While I was laying in the hammock during the midsummer weekend  I let my mind wander free. 
Suddenly my free mind picked up the path that led me to think about past integration projects and what I can
 learn from them.
I have been involved more than a decade in developing integrations from and to the complex applications. I strongly agree the idea of 
making integrations with vendor independent 
standard ways. Best approach, because of strong standardisation, so far have been to use Web Services (WS) as much as possible to consume services, fetch from or upload data 
to applications.
At the beginning we had no previous experience about 
designing WS's. We did services what we thought --at that time- to be suitable, but now we have learned that certain 
things could be done differently.
First of all GUI, business logic and WS part of the application should be packed into their own (J2EE) applications and persistences. This allows better possibilities to update user experience and business 
logic part while WS part remains the same 
and can be up and running while the service break for the others. Especially if you are developing homemade application with agile, tight scheduled intervals it could be usefull not to stop WS part (connectivity services) or not to use energy to build complex retry logic to middleware / ESB implementations to support product updates. And if the WS part is done like I propose below, the real business logic and 
data models could be updated too without touching the integrations or information objects used to interact with service consumers / clients. Separated GUI, business logic and WS parts can be also scaled individually based on the realised workloads. 

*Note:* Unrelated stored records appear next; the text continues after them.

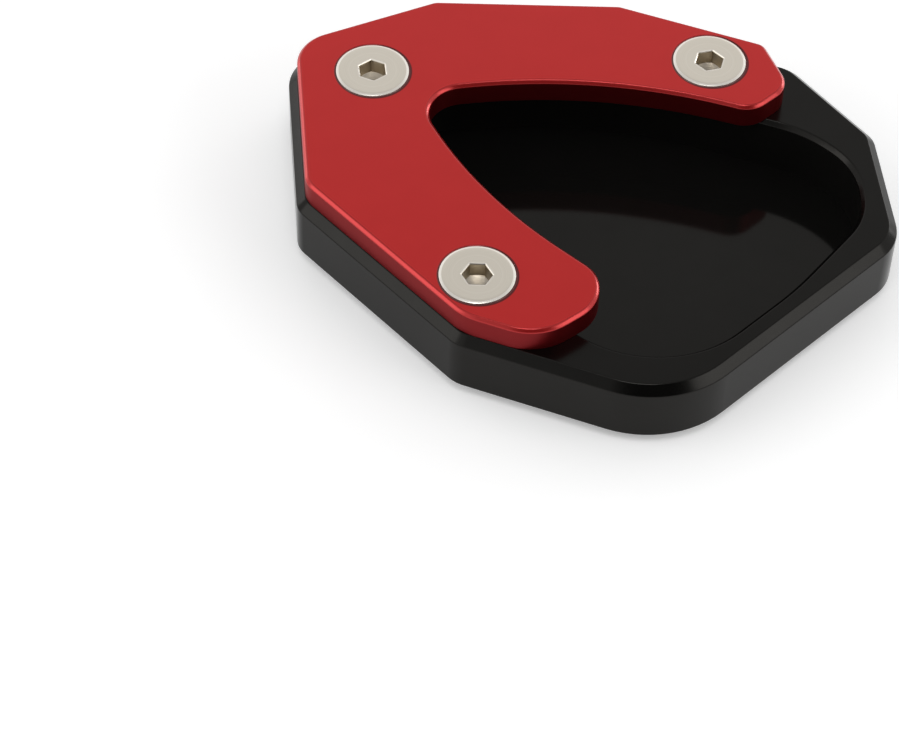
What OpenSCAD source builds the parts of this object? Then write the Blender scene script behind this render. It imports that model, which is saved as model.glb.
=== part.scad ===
// Kickstand foot enlarger.
// A wide base with a pocket takes the foot of a motorcycle's side stand. A V shaped clamp
// plate lies on the base, reaches over the pocket from two sides and holds the foot down
// with three countersunk screws.
// Millimetres, +Z up. The origin is on the ground, under the middle of the base.
// Every outline is a chain of straight edges. An edge is given by the direction in which it
// faces, by its reach, which is its distance from the middle point of the layout, and by the
// radius of the corner that ends it.

/* [Base] */
// Thickness of the base, from the ground to its rim
base_thickness = 12; // [10:0.5:16]
// Thickness of the floor under the pocket
floor_thickness = 2.5; // [1.5:0.5:4]
// Width of the sloping edge around the rim
rim_chamfer = 1.4; // [0.6:0.1:2.5]
// Width of the sloping edge around the ground face
ground_chamfer = 1.9; // [0.6:0.1:2.5]

/* [Base outline] */
// Reach of the left edge
left_reach = 44.5; // [42:0.1:48]
// Reach of the slanted edge at the left front
left_front_reach = 34.9; // [33:0.1:37]
// Reach of the front edge
front_reach = 35.1; // [33:0.1:37]
// Reach of the slanted edge at the right front
right_front_reach = 39.2; // [37:0.1:42]
// Reach of the right edge
right_reach = 47.4; // [46:0.1:50]
// Reach of the slanted edge at the right back
right_back_reach = 45.3; // [44:0.1:47]
// Reach of the edge between the right back edge and the back edge
back_right_reach = 39.7; // [39:0.1:41]
// Reach of the back edge
back_reach = 39.9; // [39:0.1:41]
// Reach of the slanted edge at the left back
left_back_reach = 46.3; // [45:0.1:48]
// Radius of the base's tightest corners
tight_corner_radius = 4.5; // [4:0.1:6]
// Radius of the corners at the left front and at the right back
soft_corner_radius = 6; // [4:0.1:8]
// Radius of the corners at the right and at the left back
round_corner_radius = 8.3; // [5:0.1:10]
// Radius of the wide corner at the front
front_corner_radius = 17; // [10:0.5:20]

/* [Pocket] */
// Wall between the pocket and the right front edge
right_front_wall = 4.2; // [3:0.1:6]
// Wall between the pocket and the right edge
right_wall = 4.6; // [4:0.1:7]
// Wall between the pocket and the right back edge
right_back_wall = 9.6; // [8:0.1:11]
// How far the clamp plate covers the pocket at the mouth's back edge
back_cover = 2.9; // [2:0.1:3.5]
// How far the clamp plate covers the pocket at the mouth's left edge
left_cover = 4.2; // [2:0.1:6]
// Width of the sloping edge around the pocket's rim
pocket_chamfer = 0.7; // [0.3:0.1:1]
// How much further the pocket's right front side reaches where it bows out
pocket_side_bulge = 1; // [0.5:0.1:1.5]
// Radius of the bow of the pocket's right front side
pocket_side_bow = 60; // [30:1:70]
// Radius of the pocket's two corners at the right
pocket_right_radius = 12.5; // [8:0.5:15]
// Radius of the pocket's corner at the right back
pocket_back_radius = 21; // [12:0.5:26]
// Radius of the bow of the pocket's back side
pocket_back_bow = 80; // [40:1:90]
// Radius of the pocket's front corner
pocket_front_radius = 18; // [12:0.5:20]
// Radius of the pocket's inner end, under the clamp plate
pocket_inner_radius = 10; // [6:0.5:14]

/* [Clamp plate] */
// Thickness of the clamp plate
clamp_thickness = 4.2; // [3.8:0.1:6]
// Width of the bevel around the clamp plate's upper face
clamp_bevel = 0.5; // [0.2:0.1:0.9]
// Reach of the mouth's long edge, along the front arm
mouth_front_reach = 14; // [12:0.1:15]
// Reach of the mouth's short edge, between the front arm and the inner end
mouth_left_reach = 16.3; // [15.5:0.1:17.5]
// Reach of the mouth's back edge beside the inner end
mouth_back_left_reach = 22.1; // [21:0.1:23]
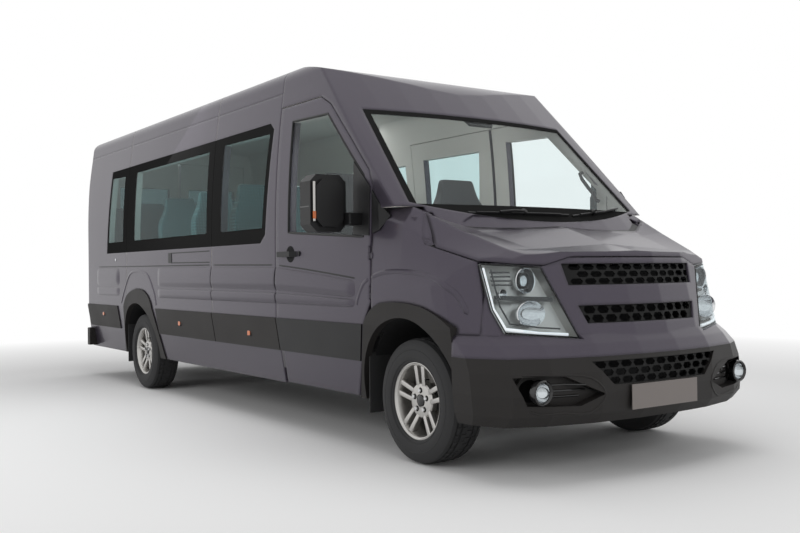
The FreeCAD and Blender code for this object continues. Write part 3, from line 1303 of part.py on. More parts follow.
steering_wheel = cut("steering_wheel_solid", fuse("wheel_all", cut("wheel_ring", ring_outer, ring_inner), wheel_hub,
                                                  *wheel_bars), wheel_bore)
steering_wheel.Placement = Placement(Vector(*[float(c) for c in column_top]),
                                     tilt.multiply(Rotation(Vector(1, 0, 0), 90)))
part("steering_wheel", steering_wheel)

doc.recompute()
faults = [thing.Name for thing in doc.Objects if "Invalid" in thing.State or "Error" in thing.State]
faults += [label for label, thing in nodes.items() if thing.Shape.isNull() or not thing.Shape.isValid()]
for label, thing in nodes.items():
    shape = thing.Shape
    print(f"{label:22s} solids {len(shape.Solids)} faces {len(shape.Faces)} volume {shape.Volume / 1e6:.2f}")
if faults:
    raise RuntimeError("these did not build: " + ", ".join(faults))
os.makedirs("parts", exist_ok=True)
for label, thing in nodes.items():
    thing.Shape.exportStep(f"parts/{label}.step")
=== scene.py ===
"""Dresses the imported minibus: materials, wheels, lamps, trim, seats, studio and camera."""

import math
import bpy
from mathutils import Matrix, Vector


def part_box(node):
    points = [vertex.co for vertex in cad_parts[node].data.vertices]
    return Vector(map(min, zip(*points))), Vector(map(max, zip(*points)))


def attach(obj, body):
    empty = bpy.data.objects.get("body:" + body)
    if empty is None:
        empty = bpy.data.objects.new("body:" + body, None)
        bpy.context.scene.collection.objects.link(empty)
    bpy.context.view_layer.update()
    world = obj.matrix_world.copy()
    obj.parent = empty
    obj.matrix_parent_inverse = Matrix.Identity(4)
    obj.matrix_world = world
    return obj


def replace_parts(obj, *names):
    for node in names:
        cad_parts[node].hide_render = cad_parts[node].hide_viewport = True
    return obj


bl_info = {
    "name": "Minibus dressing",
    "version": (1, 0, 0),
    "blender": (4, 5, 0),
    "location": "View3D > Sidebar > Minibus",
    "description": "Materials, wheels, lamps, trim, seats and studio for the packed minibus",
    "category": "Object",
}

import bpy
from mathutils import Matrix, Vector
from mathutils.bvhtree import BVHTree

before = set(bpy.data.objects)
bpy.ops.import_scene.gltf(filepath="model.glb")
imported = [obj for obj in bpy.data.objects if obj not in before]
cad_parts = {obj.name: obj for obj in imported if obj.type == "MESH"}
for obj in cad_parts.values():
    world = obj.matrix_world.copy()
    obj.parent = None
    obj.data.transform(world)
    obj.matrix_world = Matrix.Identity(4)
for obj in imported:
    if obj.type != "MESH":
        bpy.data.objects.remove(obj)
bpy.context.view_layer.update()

MM = 0.001
SIDES = {"right": -1, "left": 1}
AXLES = {"front": 2.555, "rear": -1.845}
WHEEL_Y, AXLE_HEIGHT = 0.8675, 0.354


# Helpers


def linear(colour):
    """A colour as linear red, green, blue and a full alpha, from sRGB hex or from a property that is linear."""
    if not isinstance(colour, str):
        return (*colour[:3], 1.0)
    parts = [int(colour[i:i + 2], 16) / 255 for i in (1, 3, 5)]
    return tuple(c / 12.92 if c <= 0.04045 else ((c + 0.055) / 1.055) ** 2.4 for c in parts) + (1.0,)


def add(tree, kind, inputs=None, **settings):
    """Adds a node with its settings. An input is a value, or the socket or the node that it is linked from."""
    made = tree.nodes.new(kind)
    for name, value in settings.items():
        setattr(made, name, value)
    for name, value in (inputs or {}).items():
        if isinstance(value, bpy.types.Node):
            value = value.outputs[0]
        if isinstance(value, bpy.types.NodeSocket):
            tree.links.new(value, made.inputs[name])
        else:
            made.inputs[name].default_value = value
    return made


def begin(name):
    """An empty material with its object coordinates."""
    material = bpy.data.materials.new(name)
    material.use_nodes = True
    tree = material.node_tree
    tree.nodes.clear()
    return material, tree, add(tree, "ShaderNodeTexCoord").outputs["Object"]


def finish_with(tree, shader):
    """Sends a shader to the material's output."""
    add(tree, "ShaderNodeOutputMaterial", {"Surface": shader})


def grain(tree, place, size, height, detail=2.0):
    """A fine noise as a bump. Size is the grain's width and height its relief, in metres."""
    noise = add(tree, "ShaderNodeTexNoise", {"Vector": place, "Scale": 1 / size, "Detail": detail, "Roughness": 0.6})
    bump = add(tree, "ShaderNodeBump", {"Height": noise.outputs["Fac"], "Strength": 1.0, "Distance": height})
    return noise.outputs["Fac"], bump.outputs["Normal"]


def lightened(colour, times):
    """A colour so many times as bright."""
    return (*(min(1.0, part * times) for part in linear(colour)[:3]), 1.0)


# Materials

# Widths of the slow patterns: the lacquer's drift, handling marks on plastic and dust on iron
LACQUER_DRIFT, HANDLING_MARK, DUST_PATCH = 2 / 3, 1 / 3, 40 * MM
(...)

Second lesson learned is that application specific and the other 
perhaps more common services the project produces should not be mixed in the same 
application and persistences. They should be held strictly separated in 
their own. Reasoning can be the same as above.
The level of the abstraction and granulation of the WS:s were deeply discussed in the past, but now we have learned that in some projects we chose to publish  too 
elementary services. For example in one project one 
needed to use several services / calls to upload data to the application. It was fine 
when there were a few connected systems and users. When volumes 
increased there were too much xml -parsing and serialization and logic 
processing for the one J2EE application that provided also web interface
 for the users at the same time. There were severe problems with application server resources (memory and cpu) and the response times for the WS:s calls and it 
caused unnecessary errors (time outs or internal server error responses) and management work 
 to the middleware / ESB layer too.
Near time instead of the real time!
From the middleware / ESB layer's point of view the interface should be 
fast and reliable also with great volumes. So with the applications that
 applies complex computing (like route calculation) to the data it receives or produces one should
 consider to separate the real time application data from the data WS -layer (connectivity services) inserts or updates.
My suggestion is that one consider to use  the following model --idea copied from the SAP- for the complex 
applications.
- 
  Received data will just be put to the persistence to wait for the
 complex processing and uploading to the application. Middleware / ESB layer 
gets the acknowledgement back that data were received by the WS part (connectivity service)  and   the status of the processing can be tracked with id xxxx.
- 
  Just the syntax of the received data should be validated against the 
schema while interacting with the middleware  / ESB layer, not the content.
- 
  Own services / operations should be provided for tracking the status of the complex data import / update to the application.
- 
  Perhaps there could be usefull to implement a GUI from which business users can manually edit and reprocess failed / incomplete data
 from the WS part (connectivity service) to the application.
- 
  Perhaps there should also be caches for the data produced or published with complex 
business logic. Cached preprocessed data could then be published with simple and light logic with great 
throughput. 

 
In the picture above I try to express ideal architecture that helps to make maintainable, scalable and reliable application from middleware / ESB layer point of view.